The so-called unnatural death - murder to be accurate - occurs so frequently these days that it is impossible for readers to remember how many people were killed brutally in the past one year or so. The media, watchdogs, rights groups, and the civil society, to the extent of their ‘doable’ activities, jump on events and evolving issues one after another. By the time the last piece of news is prominently covered, the old ones get somewhat erased from the public memory.
Thus, there is no stopping as suggest the latest killings of Rajshahi University teacher Rezaul Karim Siddiquee, a retired prison guard near Kashimpur jail and two more in downtown Dhaka. We no longer feel every murder is a loss of yet another life, one and only living opportunity when none is blessed with two.
Despite fearsome incidents of violence and their patterns, we seem not to be adequately shocked, as public indifference tells us. So what as long as I and my near and dear ones have not been victims of either state-sponsored terrorism or attacks by non-state actors!
The trends and muted reactions are, arguably, the consequences of the society’s collective negligence to the value of each human life. Somehow forgotten is the fact that the victim of violence or repression is not an alien and that the ones at the top are also creatures.

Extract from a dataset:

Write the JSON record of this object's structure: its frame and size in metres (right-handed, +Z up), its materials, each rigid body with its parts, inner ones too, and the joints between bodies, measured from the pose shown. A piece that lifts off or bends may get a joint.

Have we built and valued that very individual, a micro but the most important entity on living earth, for ‘whom’ many modern revolutions took place? And the ones who could unravel creative questions in public exams, raise voice in scary situation and contribute to building an egalitarian society for all fellow citizens?
Yes, we had come across cults as sign of the rise of free citizen and importance of his/her rights and potential, during the historic movements for independence and democracy. It has also been a matter of the past that people of this country fought for a dignified life of their own in prosperous and harmonious society.
Today, we see not so many such personalities, either at the helm of the state or acting consistently against the wind of opportunism, both of whom could have been regarded as role models for the youth.
In a society which is increasingly becoming effectively apolitical through ‘nasty politicisation’ of everything, there is near absence of atmosphere where social beings could be treated with due respect by each other. We are living in an era when any person could be crucified by the other, even for a silly matter.
Whereas this society once wanted to respect important persons, the latter could have set examples for generations to follow and take inspirations in times of crises. In turn, members of the society could have earned dignity for them all including the ones who are yet to be born.
Instead, the masses helplessly witness the moral death of bigger personalities who are presiding over the ruining of various institutions and we doubt if those bankrupt men and women regret loss of their own public image. When rare ones like Mohammad Farashuddin tries to defend the government while probing $81 million heist, we lose hope, for a moment, and then recall the rumours about his possible entry into the power bloc.
We often do not care about the rare people of wisdom who have already accomplished great works and as a result newcomers in society are deprived of the knowledge of and innovations by their predecessors.
The name of a great woman - Professor Afia Dil - came almost from oblivion when this author had a chat with senior journalist Jahangir Hossain at New Age in the evening on 21 April 2016. She had already died, just two days ago, in San Diego, California, but none of us knew that until her obituary appeared in Prothom Alo the next morning.
She authored quite a number of valuable books including “Bengali Language and Culture”, and a volume (jointly with her second husband Anwar Dil) titled “Bengali Language Movement and Creation of Bangladesh”. Apart from her travelogue, Afia Dil also focussed on the children’s literature of this part of the world - Bengali Nursery Rhymes.
Our knowledge of Professor Afia was generally limited to her first marriage with Shamsul Haque, founder general secretary of the Awami League, who, too, was sent into exile of the dust of history. Are we also losing very fast the memory of our own people?